We live in the UK, so driving in the rain is inevitable. You can jump into your vehicle, put on the heater and keep you and your passengers warm and dry while your travel. However, rainy roads can be much more dangerous and you need to make sure you stay safe.
Before you set off, make sure that your window wipers, breaks and headlights are all working as they should.
Let friends and family know that you’re heading out, give them a rough time estimate for your journey and keep a mobile phone on you in case of emergency.
You should also check your tyres are at the recommended tread depth so you’ve got a safe amount of grip on the road.
Make sure you’ve got plenty of fuel as lights, heating and wipers, as well as sitting in traffic, all increase your fuel consumption.
When driving in the rain, make sure you’re not going too fast. Slowing down your normal speeds is the only way to keep your car from aquaplaning. Aquaplaning happens when a vehicle going too fast runs over a layer of water on the road and the tyres aren’t able to grip the surface.
If you aquaplane, your steering and breaking are compromised and you can lose control of the vehicle. It’s much better to take your time and to avoid risks when you’re driving in the rain.
If you do start to aquaplane, try not to panic, and take your foot slowly off the accelerator to allow the vehicle to slow down by itself. Resist the urge to break, as that can cause skidding and a whole load of problems.
When it’s raining, it’s much harder to see what’s happening on the roads around you. Keeping your lights on helps you see and makes it a lot easier for other people to see you. Dipped headlights are best, fog lights will only dazzle other drivers in the rain as the light bounces off the wet road.
If you’re following other vehicles on the road, make sure you leave plenty of space between you and the vehicle in front. It gives you more time to react if something out of the ordinary happens and gives your breaks an extra few seconds of stopping time on the rainy road.
Stopping distances double when it’s raining, so make sure you’re leaving plenty of room.

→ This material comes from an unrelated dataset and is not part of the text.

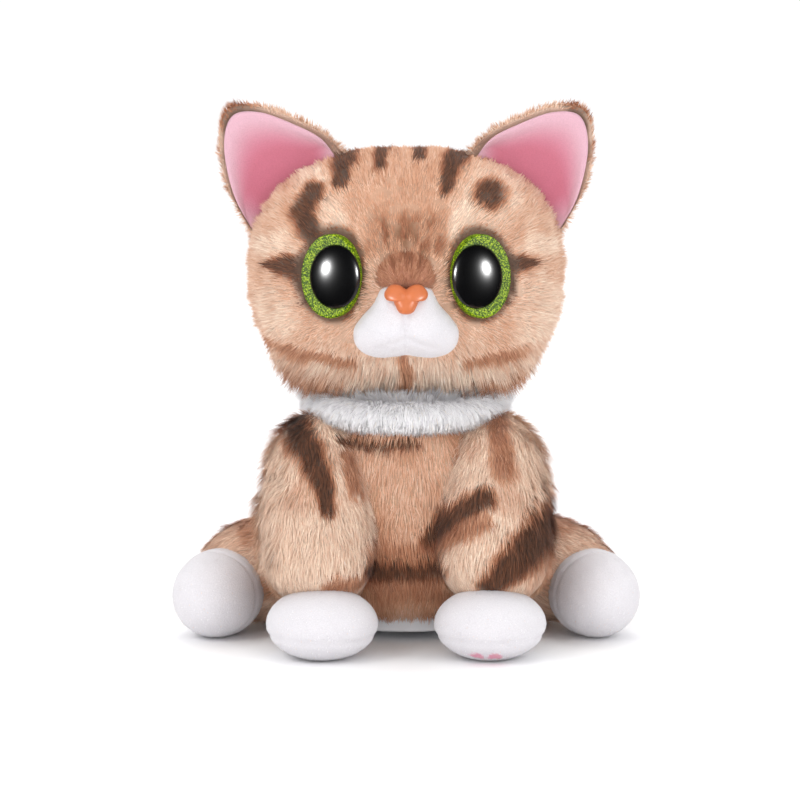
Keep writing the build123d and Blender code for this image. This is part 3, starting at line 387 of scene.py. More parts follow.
def leg_line(side):
    """Return the top of a front leg's middle line and its direction."""
    top = mirror_x(LEG_TOP, side)
    return top, unit(mirror_x(LEG_BOTTOM, side) - top)


def leg_shell(side):
    """Return one front leg."""
    top, down = leg_line(side)
    distance, radius = along_curve(LEG_LEVELS, 44).T
    return tube_shell(top + distance[:, None] * down, radius, ACROSS, np.cross(down, ACROSS), 72)


def haunch_shell(side):
    """Return one thigh, which lies on the floor beside the torso."""
    reach = ellipsoid_reach(HAUNCH_HALF, HAUNCH_TURN, side)
    points, triangles = star_shell(mirror_x(HAUNCH_CENTRE, side), reach, 44, 72)
    points[:, 2] = np.maximum(points[:, 2], 1.0)
    return facing_out((points, triangles))


def ruff_shell():
    """Return the collar of long pile round the neck."""
    turn = np.linspace(0, 2 * math.pi, 96, endpoint=False)
    outward = np.stack((np.cos(turn), np.sin(turn), np.zeros_like(turn)), axis=1)[:, None]
    section = np.linspace(0, 2 * math.pi, 20, endpoint=False)[None, :, None]
    bulge = np.cos(section) * outward + np.sin(section) * UP
    rings = RUFF_CENTRE + RUFF_RADIUS * outward + RUFF_THICKNESS * bulge
    count, around = rings.shape[:2]
    row, column = np.meshgrid(np.arange(count), np.arange(around), indexing="ij")
    first, second = row * around, ((row + 1) % count) * around
    following = (column + 1) % around
    triangles = quads(first + column, first + following, second + following, second + column)
    return facing_out((rings.reshape(-1, 3), triangles))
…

Rainy roads are harder to stop on, that’s why leaving lots of distance is incredibly important. When you need to break, try and be gentle and allow extra time to bring your vehicle to a complete stop.

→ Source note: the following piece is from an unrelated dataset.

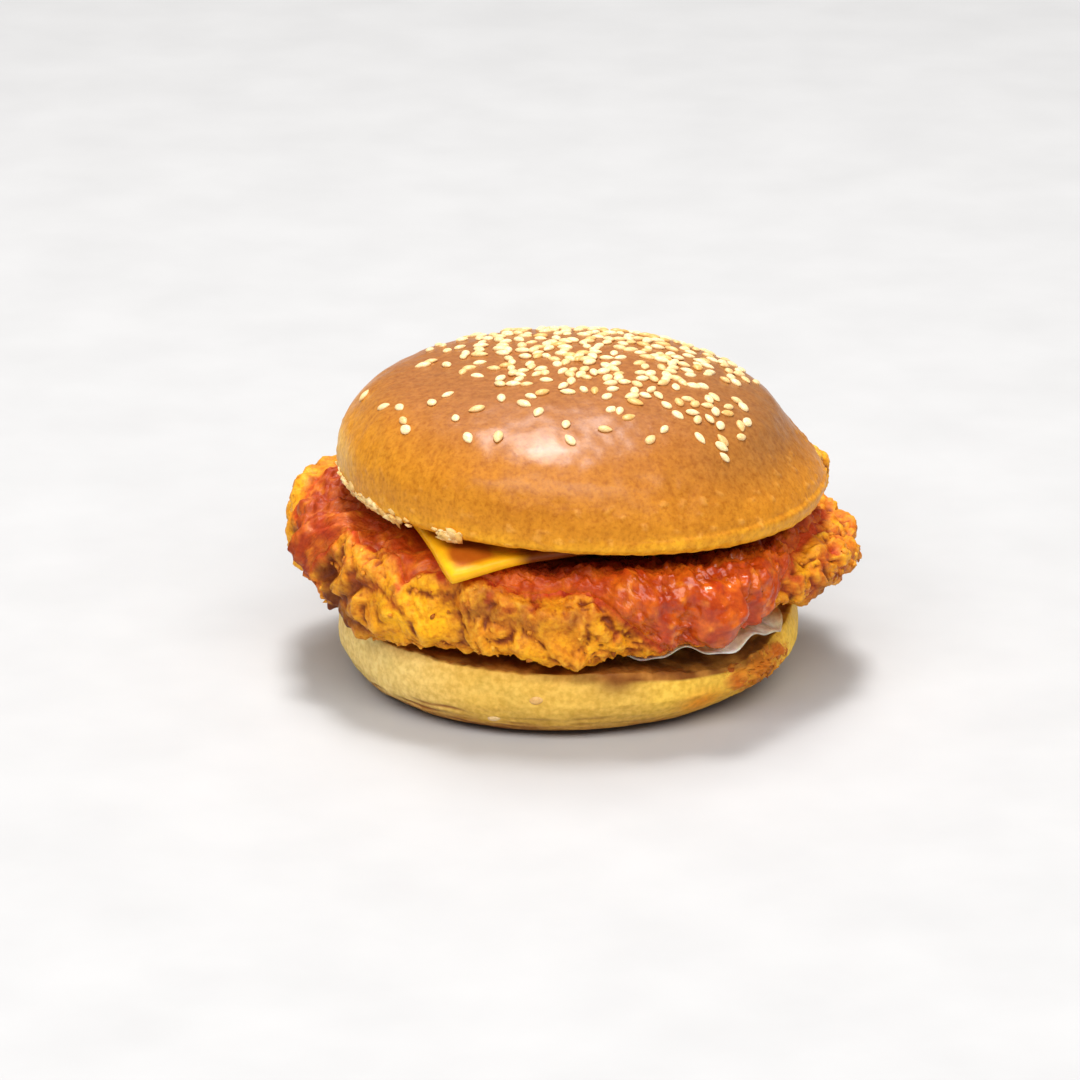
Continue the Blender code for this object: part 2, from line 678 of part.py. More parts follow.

When it’s raining, it’s often windy too. Making sure you have both hands firmly on the wheel in case of gusts or slippery surfaces is vital to your ability to keep control of the car when driving in wind and rain.
If you’re passing by larger vehicles, or perhaps you’re driving one, be aware that winds and rain make it more difficult to stay in the correct lane. They also throw up lots of extra spray, so only overtake if you’ve got lots of room and clear visibility on motorways.
Often, when driving in the rain, the extra humidity can cause your windows to get a bit foggy. Make sure your heating system is set to keep windows clear and pull over if you can no longer see properly.
If there’s a certain road that’s known for flooding or strong winds, try to avoid it if possible. We know it’s not always the most direct route you can take, but it’s better to stay safe and add a few extra minutes to your trip to avoid those tricky roads.
Local radio is great for letting you know where problems are on the road. It’s more likely that there will have been accidents in the rain, and the local station will let you know where traffic is building up and if there are any road closures.
If you are going to have the radio on, make sure the volume isn’t distracting as you’ll need all your attention to be on the road and what’s happening around you.
They’re out in the rain and probably not enjoying it very much. Try to limit the amount of spray you create as you drive through water past them.
Driving in the rain is something we all encounter and it’s important to moderate driving styles accordingly. Make sure you always allow extra time for rainy trips and keep you, your passengers, and other drivers safe.